PROBLEM TO SOLVE
Filter the records for lines holding the string "starts".

[Dataset excerpt]
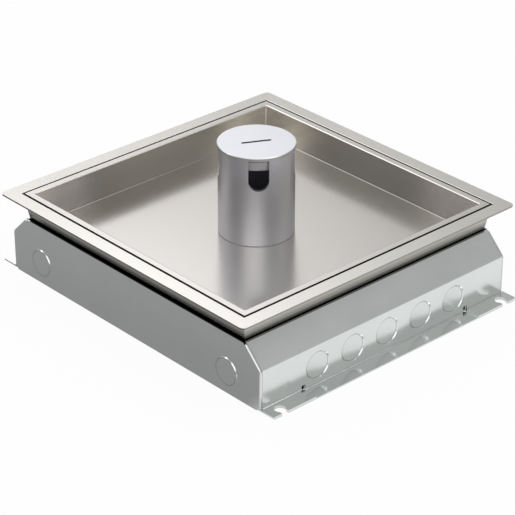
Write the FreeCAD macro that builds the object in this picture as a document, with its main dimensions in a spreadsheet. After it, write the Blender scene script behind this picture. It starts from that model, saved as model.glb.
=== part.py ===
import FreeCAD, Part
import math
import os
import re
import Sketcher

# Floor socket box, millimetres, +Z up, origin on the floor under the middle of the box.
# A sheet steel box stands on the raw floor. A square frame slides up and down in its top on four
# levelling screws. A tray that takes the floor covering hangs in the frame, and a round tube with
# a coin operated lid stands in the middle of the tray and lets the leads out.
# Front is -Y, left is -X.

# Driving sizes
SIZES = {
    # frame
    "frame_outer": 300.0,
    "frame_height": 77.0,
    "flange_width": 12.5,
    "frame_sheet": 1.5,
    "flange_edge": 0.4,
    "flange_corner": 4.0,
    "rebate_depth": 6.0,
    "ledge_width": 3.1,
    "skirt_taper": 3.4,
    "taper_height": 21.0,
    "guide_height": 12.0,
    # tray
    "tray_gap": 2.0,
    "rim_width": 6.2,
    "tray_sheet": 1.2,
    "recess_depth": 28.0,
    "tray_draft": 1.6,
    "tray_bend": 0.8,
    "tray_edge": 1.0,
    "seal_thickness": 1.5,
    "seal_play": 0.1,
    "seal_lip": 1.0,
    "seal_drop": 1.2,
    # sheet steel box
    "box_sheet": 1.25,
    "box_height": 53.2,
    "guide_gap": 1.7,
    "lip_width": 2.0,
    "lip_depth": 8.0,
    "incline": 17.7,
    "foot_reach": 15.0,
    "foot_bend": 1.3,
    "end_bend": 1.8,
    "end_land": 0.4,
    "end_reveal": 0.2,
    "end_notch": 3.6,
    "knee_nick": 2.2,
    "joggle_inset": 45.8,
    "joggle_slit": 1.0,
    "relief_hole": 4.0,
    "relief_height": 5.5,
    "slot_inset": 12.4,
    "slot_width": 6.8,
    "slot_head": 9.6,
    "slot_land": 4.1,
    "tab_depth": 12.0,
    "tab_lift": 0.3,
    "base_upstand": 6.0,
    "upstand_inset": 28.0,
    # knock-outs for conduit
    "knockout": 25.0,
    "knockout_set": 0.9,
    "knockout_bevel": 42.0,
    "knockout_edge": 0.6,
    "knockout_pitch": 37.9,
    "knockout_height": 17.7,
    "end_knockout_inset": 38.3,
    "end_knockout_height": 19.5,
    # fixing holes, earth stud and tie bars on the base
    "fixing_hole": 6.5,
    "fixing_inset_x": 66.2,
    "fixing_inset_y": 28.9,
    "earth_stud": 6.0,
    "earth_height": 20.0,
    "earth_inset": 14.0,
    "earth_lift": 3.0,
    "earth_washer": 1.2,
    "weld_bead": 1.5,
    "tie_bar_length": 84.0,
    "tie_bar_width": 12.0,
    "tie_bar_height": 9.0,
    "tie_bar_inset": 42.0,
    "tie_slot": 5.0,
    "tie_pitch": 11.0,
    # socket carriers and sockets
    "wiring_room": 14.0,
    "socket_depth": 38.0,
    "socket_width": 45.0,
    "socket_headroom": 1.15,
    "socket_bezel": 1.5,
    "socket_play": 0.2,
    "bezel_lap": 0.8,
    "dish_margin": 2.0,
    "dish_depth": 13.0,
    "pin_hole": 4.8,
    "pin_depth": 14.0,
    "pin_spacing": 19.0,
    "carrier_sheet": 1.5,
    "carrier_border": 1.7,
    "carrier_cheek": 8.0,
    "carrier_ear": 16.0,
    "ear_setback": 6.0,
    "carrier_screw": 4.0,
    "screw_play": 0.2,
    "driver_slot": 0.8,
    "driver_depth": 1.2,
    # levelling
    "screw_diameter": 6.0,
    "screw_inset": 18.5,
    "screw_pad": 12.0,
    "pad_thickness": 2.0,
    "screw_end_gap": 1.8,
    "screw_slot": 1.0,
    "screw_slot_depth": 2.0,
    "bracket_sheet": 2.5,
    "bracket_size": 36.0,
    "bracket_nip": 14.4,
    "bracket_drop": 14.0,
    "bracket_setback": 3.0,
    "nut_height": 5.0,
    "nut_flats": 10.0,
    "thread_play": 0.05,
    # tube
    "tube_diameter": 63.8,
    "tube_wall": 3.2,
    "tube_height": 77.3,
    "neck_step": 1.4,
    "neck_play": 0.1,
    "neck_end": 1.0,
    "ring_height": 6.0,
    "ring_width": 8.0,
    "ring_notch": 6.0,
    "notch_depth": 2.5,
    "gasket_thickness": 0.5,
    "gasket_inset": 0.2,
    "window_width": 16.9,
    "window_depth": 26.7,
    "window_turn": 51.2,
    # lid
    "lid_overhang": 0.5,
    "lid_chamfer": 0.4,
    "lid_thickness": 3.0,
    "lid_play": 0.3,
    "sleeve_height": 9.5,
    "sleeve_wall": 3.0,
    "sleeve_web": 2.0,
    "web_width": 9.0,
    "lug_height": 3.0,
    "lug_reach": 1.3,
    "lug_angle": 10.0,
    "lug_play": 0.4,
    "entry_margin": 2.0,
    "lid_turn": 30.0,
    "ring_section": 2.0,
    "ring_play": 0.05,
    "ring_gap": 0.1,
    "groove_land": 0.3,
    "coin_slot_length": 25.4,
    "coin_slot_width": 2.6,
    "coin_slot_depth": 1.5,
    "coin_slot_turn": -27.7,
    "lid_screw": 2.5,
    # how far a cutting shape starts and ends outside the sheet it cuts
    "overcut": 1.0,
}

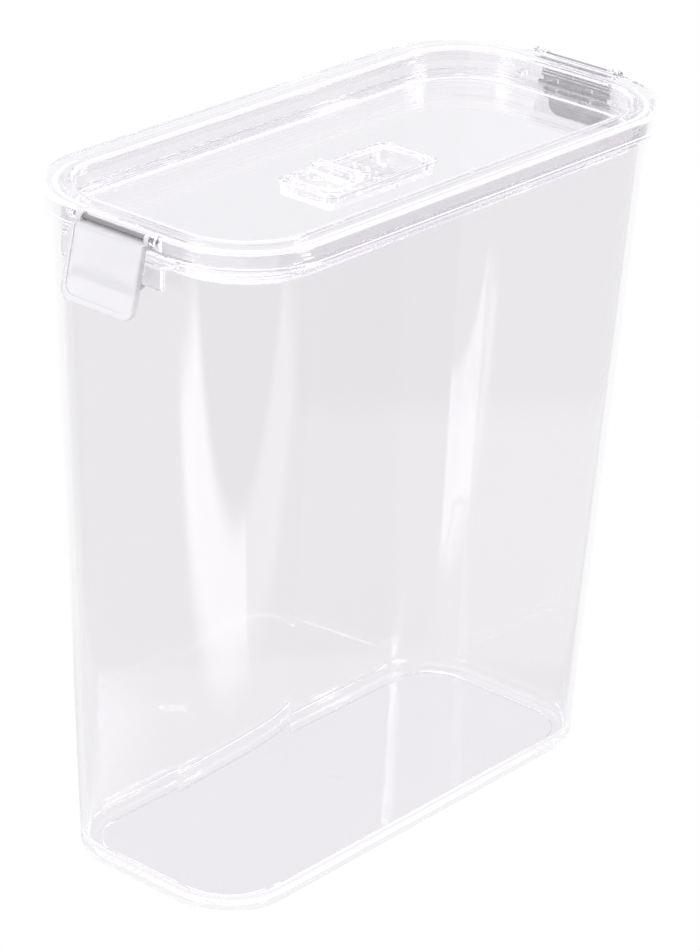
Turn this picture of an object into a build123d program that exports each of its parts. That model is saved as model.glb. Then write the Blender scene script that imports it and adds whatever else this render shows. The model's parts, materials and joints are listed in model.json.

THE OUTPUT
Write the FreeCAD macro that builds the object in this picture as a document, with its main dimensions in a spreadsheet. After it, write the Blender scene script behind this picture. It starts from that model, saved as model.glb.
    # how far a cutting shape starts and ends outside the sheet it cuts